** Begin INPUT ROWS **

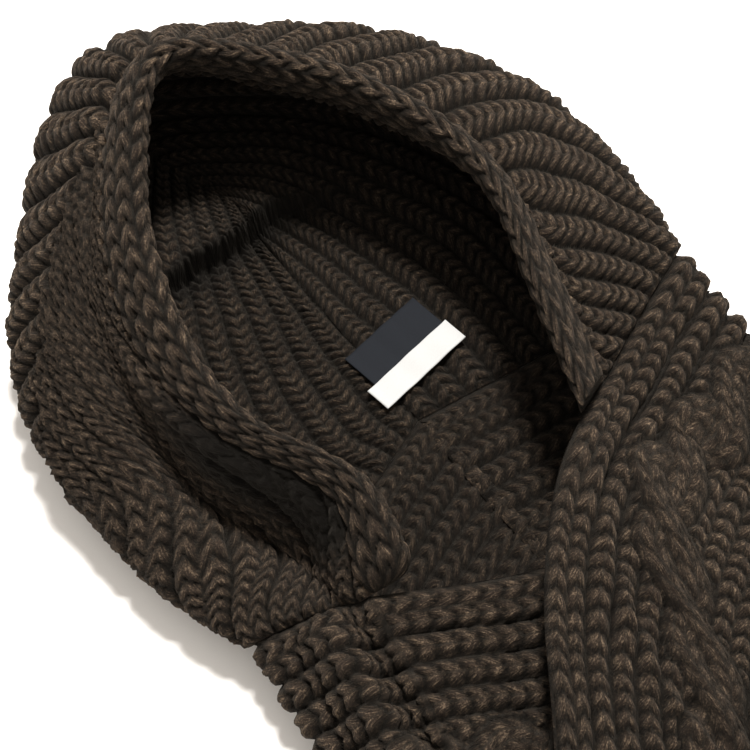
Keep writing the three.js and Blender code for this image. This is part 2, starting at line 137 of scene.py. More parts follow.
def alongColumn(values, share):  # a smooth curve through one column of a table
    last = len(values) - 1
    place = np.clip(share, 0, 1) * last
    i = np.minimum(place.astype(int), last - 1)
    t = place - i
    b, c = values[i], values[i + 1]
    slopeB = (c - values[np.maximum(i - 1, 0)]) / 2
    slopeC = (values[np.minimum(i + 2, last)] - b) / 2
    rise = b - c
    return b + t * (slopeB + t * (-3 * rise - 2 * slopeB - slopeC + t * (2 * rise + slopeB + slopeC)))


def hoodColumn(name, share):
    return alongColumn(hoodTable[:, hoodColumns.index(name)], share)


def tablePoint(table, columns, part, share, sizes):
    values = [alongColumn(table[:, columns.index(part + axis)], share) for axis in "XYZ"]
    return np.stack(values, -1) * np.array(sizes)


def hoodPoint(part, share):
    sizes = (hood["width"] / 2, hood["length"], hood["height"])
    return tablePoint(hoodTable, hoodColumns, part, share, sizes)


def bandFrame(share):  # middle, width axis and thickness axis of the face band's section
    middle = hoodPoint("edge", share)
    inward = unit((middle - hoodPoint("side", share)) * np.array([1, 1, 0]))
    lean = np.radians(hoodColumn("lean", share))[..., None]
    up = np.array([0, 0, 1])
    widthAxis = up * np.cos(lean) + inward * np.sin(lean)
    return middle, widthAxis, up * np.sin(lean) - inward * np.cos(lean)


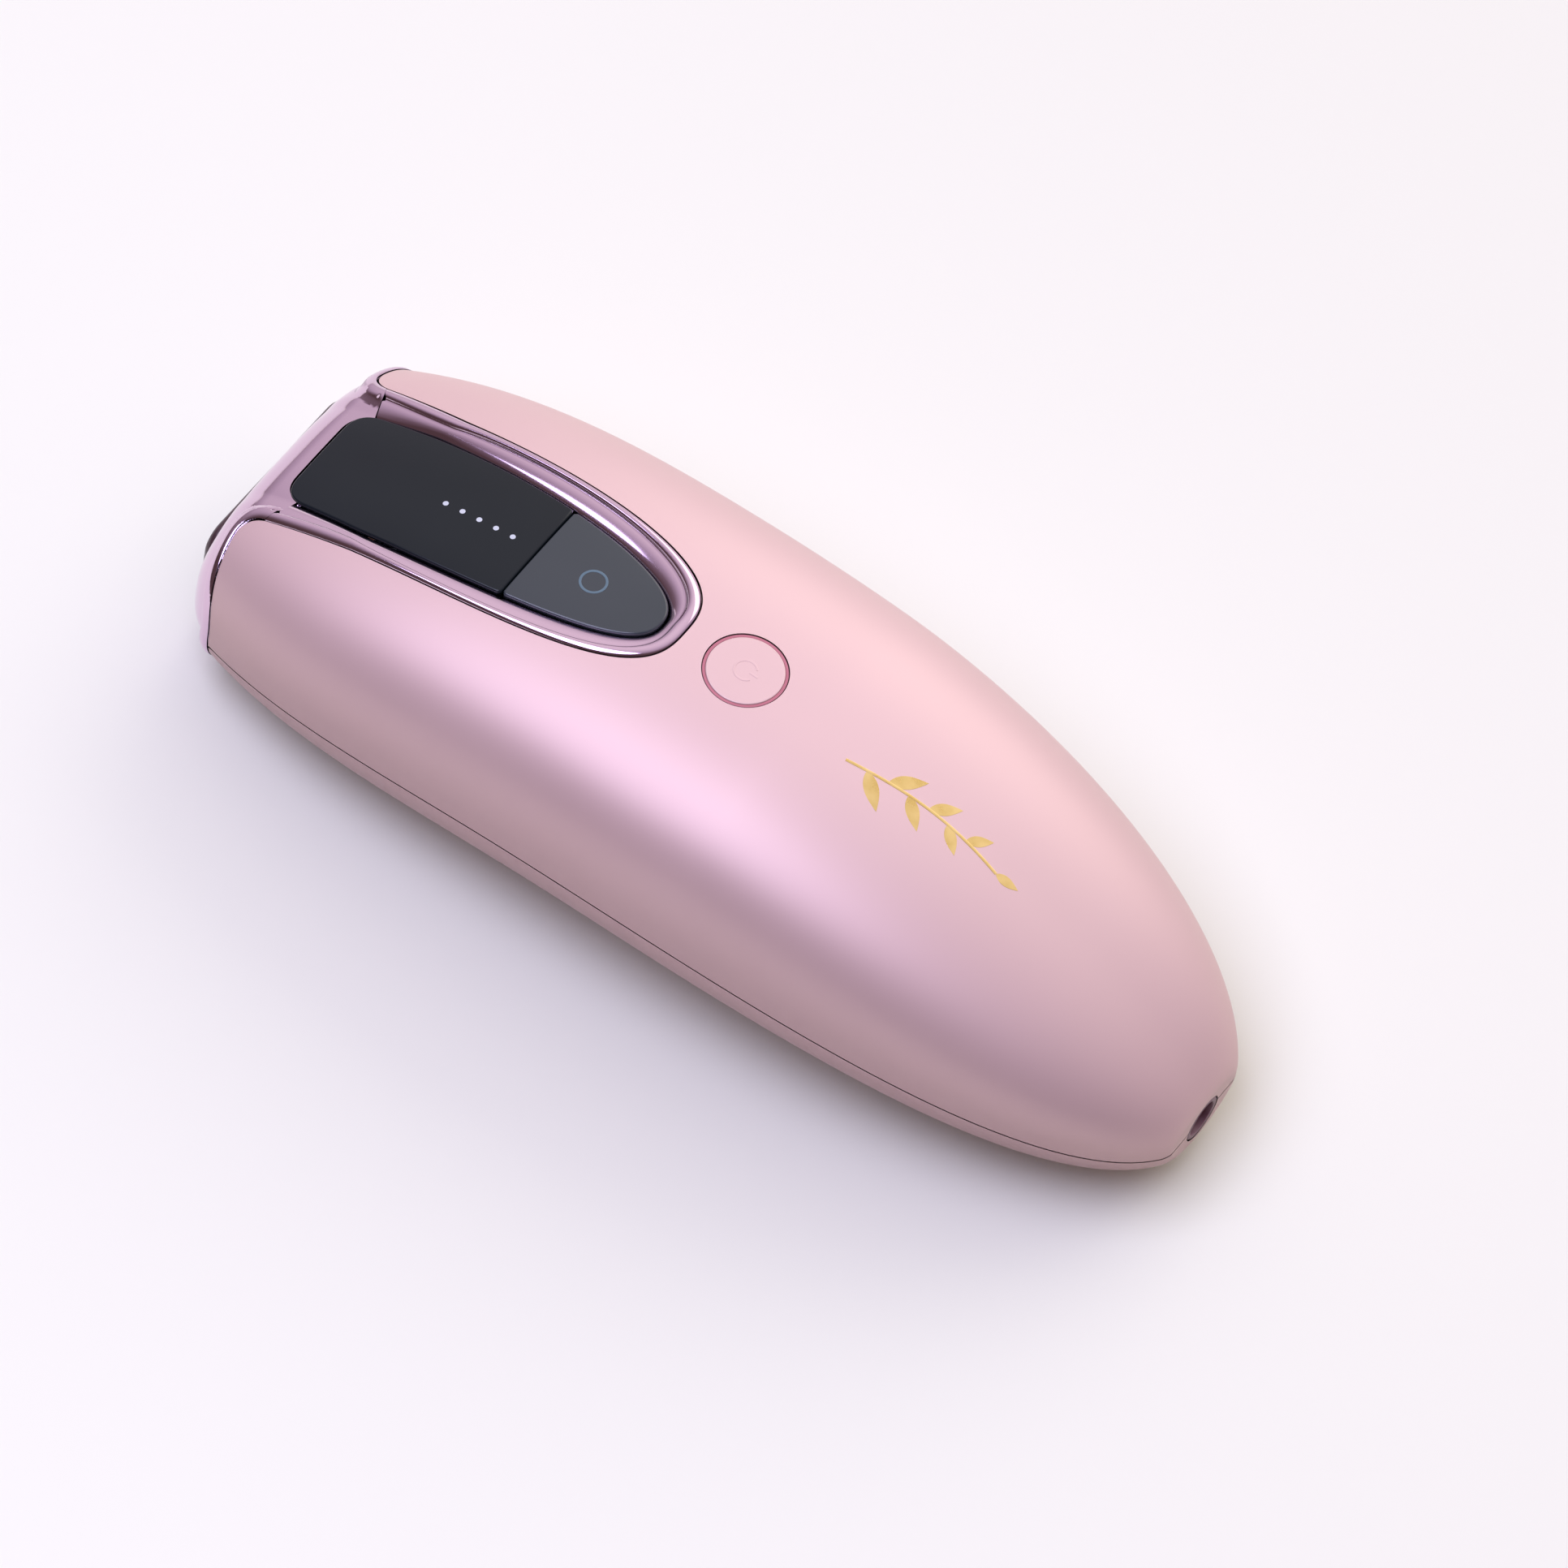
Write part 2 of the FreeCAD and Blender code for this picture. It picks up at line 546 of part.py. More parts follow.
def display_spacer():
    """A foam frame that backs the display window."""
    block = box(-72.0, -60.8, -8.0, 8.0, 26.0, FAR)
    pad = block.common(PANEL_UNDER).common(panel_prism(-1.5))
    floor = body_solid(PANEL_DEPTH + PANEL_THICK + 2.5)
    return pad.cut(floor)


def capacitor(side):
    can = rod(CAP_R, (CAP_X, side * CAP_Y, CAP_Z), (CAP_X + CAP_LENGTH, side * CAP_Y, CAP_Z))
    groove = rod(CAP_R + 1, (CAP_X + 3.0, side * CAP_Y, CAP_Z), (CAP_X + 4.0, side * CAP_Y, CAP_Z))
    return can.cut(groove.cut(rod(CAP_R - 0.5, (-FAR, side * CAP_Y, CAP_Z), (FAR, side * CAP_Y, CAP_Z))))


def capacitor_cradle():
    """A saddle under the two storage capacitors."""
    block = box(3.0, 16.0, -19.0, 19.0, 3.0, 9.0)
    for side in (-1, 1):
        block = block.cut(rod(CAP_R + 0.02, (-FAR, side * CAP_Y, CAP_Z), (FAR, side * CAP_Y, CAP_Z)))
    return block.common(body_solid(WALL + 0.3)).removeSplitter()


def transformer_core():
    core = box(34.0, 54.0, -9.0, 9.0, 10.0, MAIN_BOARD_Z)
    return core.cut(box(36.5, 51.5, -FAR, FAR, 11.8, MAIN_BOARD_Z - 1.8))


def transformer_winding():
    return box(36.7, 51.3, -11.0, 11.0, 12.0, MAIN_BOARD_Z - 2.0)


def trigger_coil():
    z = MAIN_BOARD_Z + BOARD_THICK + 4.5
    return rod(4.5, (18.0, -8.0, z), (30.0, -8.0, z))


def power_transistor():
    z = MAIN_BOARD_Z + BOARD_THICK
    return box(41.4, 44.0, -5.0, 5.0, z, z + 6.0)


def transistor_heat_sink():
    z = MAIN_BOARD_Z + BOARD_THICK
    plate = box(44.0, 45.2, -9.0, 9.0, z, z + 7.5)
    for side in (-1, 1):
        plate = plate.fuse(box(44.0, 50.0, side * 8.4 - 0.6, side * 8.4 + 0.6, z, z + 5.0))
    return plate.removeSplitter()


def buzzer():
    z = MAIN_BOARD_Z + BOARD_THICK
    disc = rod(4.5, (24.0, 8.0, z), (24.0, 8.0, z + 4.0))
    return disc.cut(rod(0.9, (24.0, 8.0, z + 2.0), (24.0, 8.0, FAR)))


def board_screws():
    screws = []
    for x in POST_PLACES:
        shank = rod(1.0, (x, 0, MAIN_BOARD_Z - 3.0), (x, 0, MAIN_BOARD_Z + BOARD_THICK))
        head = rod(1.9, (x, 0, MAIN_BOARD_Z + BOARD_THICK), (x, 0, MAIN_BOARD_Z + BOARD_THICK + 1.2))
        screws.append(shank.fuse(head))
    return Part.makeCompound(screws)


def board_posts():
    """Two posts that carry the main board on the lower shell's floor."""
    posts = []
    for x in POST_PLACES:
        post = rod(2.1, (x, 0, -FAR), (x, 0, MAIN_BOARD_Z)).common(CAVITY)
        posts.append(post.cut(rod(1.0, (x, 0, MAIN_BOARD_Z - 3.0), (x, 0, FAR))))
    return Part.makeCompound(posts)


def main_board_drilled():
    drilled = main_board()
    for x in POST_PLACES:
        drilled = drilled.cut(rod(1.05, (x, 0, 0), (x, 0, FAR)))
    return drilled


def rounded_path(points, radius):
    """Straight runs joined by tangent arcs of one radius."""
    edges = []
    start = points[0]
    for before, corner, after in zip(points, points[1:], points[2:]):
        inward = (before - corner).normalize()
        outward = (after - corner).normalize()
        turn = math.pi - inward.getAngle(outward)
        cut_back = radius * math.tan(turn / 2)
        first, last = corner + inward * cut_back, corner + outward * cut_back
        middle_way = (inward + outward).normalize()
        middle = corner + middle_way * (radius / math.cos(turn / 2) - radius)
        edges += [Part.makeLine(start, first), Part.Arc(first, middle, last).toShape()]
        start = last
    return Part.Wire(edges + [Part.makeLine(start, points[-1])])


def lamp_leads():
    """Two insulated leads from the lamp's ends back to the main board."""
    leads = []
    for side in (-1, 1):
        points = [Vector(LAMP_X, side * 23.6, WINDOW_Z), Vector(LAMP_X, side * 25.6, WINDOW_Z),
                  Vector(-62.0, side * 25.2, 21.0), Vector(-26.0, side * 17.5, 29.0)]
        path = rounded_path(points, 1.2)
        start_way = points[1] - points[0]
        profile = Part.Wire(Part.makeCircle(0.7, points[0], start_way))
        leads.append(path.makePipeShell([profile], True, False))
    return Part.makeCompound(leads)


def ribbon_cable():
    """A flat cable that drops from the key board to the main board."""
    return box(2.0, 3.0, -5.0, 5.0, MAIN_BOARD_Z + BOARD_THICK, KEY_BOARD_Z)


# ---- tail --------------------------------------------------------------------------------------
def jack_collar():
    back = HALF_LENGTH - COLLAR_DEEP
    ring = rod(COLLAR_R - 0.03, (back, 0, TAIL_Z), (HALF_LENGTH, 0, TAIL_Z))
    return ring.cut(rod(JACK_BORE_R, (0, 0, TAIL_Z), (FAR, 0, TAIL_Z)))


def dc_jack():
    back = HALF_LENGTH - COLLAR_DEEP
    body = box(70.0, back, -4.5, 4.5, TAIL_Z - 4.5, TAIL_Z + 4.5)
    return body.cut(rod(JACK_BORE_R + 0.3, (72.0, 0, TAIL_Z), (FAR, 0, TAIL_Z)))


def dc_jack_pin():
    return rod(JACK_PIN_R, (72.0, 0, TAIL_Z), (HALF_LENGTH - COLLAR_DEEP - 0.5, 0, TAIL_Z))


def case_screws():
    screws = []
    for x, y in SCREW_PLACES:
        head = rod(2.1, (x, y, SCREW_SEAT_Z - 1.6), (x, y, SCREW_SEAT_Z))
        slot = box(x - 1.4, x + 1.4, y - 0.25, y + 0.25, SCREW_SEAT_Z - 1.7, SCREW_SEAT_Z - 1.0)
        cross = box(x - 0.25, x + 0.25, y - 1.4, y + 1.4, SCREW_SEAT_Z - 1.7, SCREW_SEAT_Z - 1.0)
        shank = rod(1.05, (x, y, SCREW_SEAT_Z), (x, y, POST_JOINT_Z + 7))
        screws.append(head.cut(slot).cut(cross).fuse(shank))
    return Part.makeCompound(screws)


def vent_mesh(first_x, count):
    """A thin dust screen inside a row of belly slots."""
    reach = SLOT_HALF + 0.3
    return box(first_x - 1.5, first_x + 4.0 * (count - 1) + 3.3, -reach, reach, WALL, WALL + 0.5)


# ---- export ------------------------------------------------------------------------------------
NODES = {
    "upper_shell": upper_shell, "lower_shell": lower_shell, "nose_bezel": nose_bezel,
    "panel_trim": panel_trim, "display_window": display_window, "flash_key": flash_key,
    "power_button": power_button, "power_button_ring": power_button_ring,
    "window_frame": window_frame, "window_gasket": window_gasket, "sapphire_window": sapphire_window,
    "skin_sensors": skin_sensors, "cold_plate": cold_plate, "filter_glass": filter_glass,
    "lamp_reflector": lamp_reflector, "lamp_holder": lamp_holder, "lamp_tube": lamp_tube,
    "lamp_electrodes": lamp_electrodes, "lamp_leads": lamp_leads,
    "thermoelectric_cooler": thermoelectric_cooler, "heat_sink": heat_sink, "air_duct": air_duct,
    "fan_housing": fan_housing, "fan_rotor": fan_rotor, "fan_shaft": fan_shaft,
    "fan_bearing": fan_bearing, "fan_coil": fan_coil, "fan_screws": fan_screws,
    "key_board": key_board, "level_leds": level_leds, "light_guide": light_guide,
    "display_spacer": display_spacer, "ribbon_cable": ribbon_cable,
    "main_board": main_board_drilled, "board_posts": board_posts, "board_screws": board_screws,
    "transformer_core": transformer_core, "transformer_winding": transformer_winding,
    "trigger_coil": trigger_coil,
    "power_transistor": power_transistor, "transistor_heat_sink": transistor_heat_sink,
    "buzzer": buzzer, "capacitor_cradle": capacitor_cradle,
    "jack_collar": jack_collar, "dc_jack": dc_jack, "dc_jack_pin": dc_jack_pin,
    "case_screws": case_screws,
}

SHAPES = {name: make() for name, make in NODES.items()}
SHAPES["left_capacitor"] = capacitor(1)
SHAPES["right_capacitor"] = capacitor(-1)
SHAPES["power_switch"] = switch_body(BUTTON_X)
SHAPES["power_switch_plunger"] = switch_plunger(BUTTON_X)
SHAPES["flash_switch"] = switch_body(KEY_STEM_X)
SHAPES["flash_switch_plunger"] = switch_plunger(KEY_STEM_X)
SHAPES["outlet_mesh"] = vent_mesh(OUTLET_X, OUTLET_SLOTS)
SHAPES["inlet_mesh"] = vent_mesh(INLET_X, INLET_SLOTS)

os.makedirs("parts", exist_ok=True)
for name, shape in SHAPES.items():
    shape.exportStep("parts/" + name + ".step")
    print(name, "solids", len(shape.Solids), "valid", shape.isValid(), "volume", round(shape.Volume, 1))
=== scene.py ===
"""Looks of a hand-held IPL hair remover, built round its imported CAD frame."""

import json
import math

import bpy
import numpy as np
from mathutils import Matrix, Vector
from mathutils.geometry import delaunay_2d_cdt
from mathutils.kdtree import KDTree


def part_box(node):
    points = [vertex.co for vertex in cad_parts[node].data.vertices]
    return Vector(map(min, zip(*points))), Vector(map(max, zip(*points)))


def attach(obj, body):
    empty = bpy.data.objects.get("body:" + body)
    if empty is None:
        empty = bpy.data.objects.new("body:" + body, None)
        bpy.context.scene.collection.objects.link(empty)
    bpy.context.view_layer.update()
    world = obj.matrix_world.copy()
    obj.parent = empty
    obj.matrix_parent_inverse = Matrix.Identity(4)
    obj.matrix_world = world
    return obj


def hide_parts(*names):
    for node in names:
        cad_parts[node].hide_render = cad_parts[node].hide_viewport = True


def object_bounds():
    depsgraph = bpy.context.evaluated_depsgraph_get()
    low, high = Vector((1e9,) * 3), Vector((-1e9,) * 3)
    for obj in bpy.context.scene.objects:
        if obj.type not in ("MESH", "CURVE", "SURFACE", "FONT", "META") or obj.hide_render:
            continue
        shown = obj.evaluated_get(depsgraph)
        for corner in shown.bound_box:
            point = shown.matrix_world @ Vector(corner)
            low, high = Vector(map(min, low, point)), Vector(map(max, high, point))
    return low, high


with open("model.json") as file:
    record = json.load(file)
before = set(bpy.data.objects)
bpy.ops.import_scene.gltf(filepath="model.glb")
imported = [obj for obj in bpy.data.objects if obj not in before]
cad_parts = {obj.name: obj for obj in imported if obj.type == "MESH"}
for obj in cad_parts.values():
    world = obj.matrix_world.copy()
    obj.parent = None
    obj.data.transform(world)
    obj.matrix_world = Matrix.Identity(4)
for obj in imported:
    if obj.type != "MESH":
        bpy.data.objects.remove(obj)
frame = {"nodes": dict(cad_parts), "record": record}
CAD_BOX = [list(corner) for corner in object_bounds()]
MM = 0.001                  # every shape below is worked out in millimetres


def node_box(name):
    """Lowest and highest corner of a CAD node, in millimetres."""
    low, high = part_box(name)
    return np.array(low) / MM, np.array(high) / MM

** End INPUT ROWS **

- [REQUIRED WORK]:
Print exactly the lines from the one containing "for name, make" to the one containing "for node in", both included, and nothing else.

- [THE COMPLETED TASK]:
SHAPES = {name: make() for name, make in NODES.items()}
SHAPES["left_capacitor"] = capacitor(1)
SHAPES["right_capacitor"] = capacitor(-1)
SHAPES["power_switch"] = switch_body(BUTTON_X)
SHAPES["power_switch_plunger"] = switch_plunger(BUTTON_X)
SHAPES["flash_switch"] = switch_body(KEY_STEM_X)
SHAPES["flash_switch_plunger"] = switch_plunger(KEY_STEM_X)
SHAPES["outlet_mesh"] = vent_mesh(OUTLET_X, OUTLET_SLOTS)
SHAPES["inlet_mesh"] = vent_mesh(INLET_X, INLET_SLOTS)

os.makedirs("parts", exist_ok=True)
for name, shape in SHAPES.items():
    shape.exportStep("parts/" + name + ".step")
    print(name, "solids", len(shape.Solids), "valid", shape.isValid(), "volume", round(shape.Volume, 1))
=== scene.py ===
"""Looks of a hand-held IPL hair remover, built round its imported CAD frame."""

import json
import math

import bpy
import numpy as np
from mathutils import Matrix, Vector
from mathutils.geometry import delaunay_2d_cdt
from mathutils.kdtree import KDTree


def part_box(node):
    points = [vertex.co for vertex in cad_parts[node].data.vertices]
    return Vector(map(min, zip(*points))), Vector(map(max, zip(*points)))


def attach(obj, body):
    empty = bpy.data.objects.get("body:" + body)
    if empty is None:
        empty = bpy.data.objects.new("body:" + body, None)
        bpy.context.scene.collection.objects.link(empty)
    bpy.context.view_layer.update()
    world = obj.matrix_world.copy()
    obj.parent = empty
    obj.matrix_parent_inverse = Matrix.Identity(4)
    obj.matrix_world = world
    return obj


def hide_parts(*names):
    for node in names:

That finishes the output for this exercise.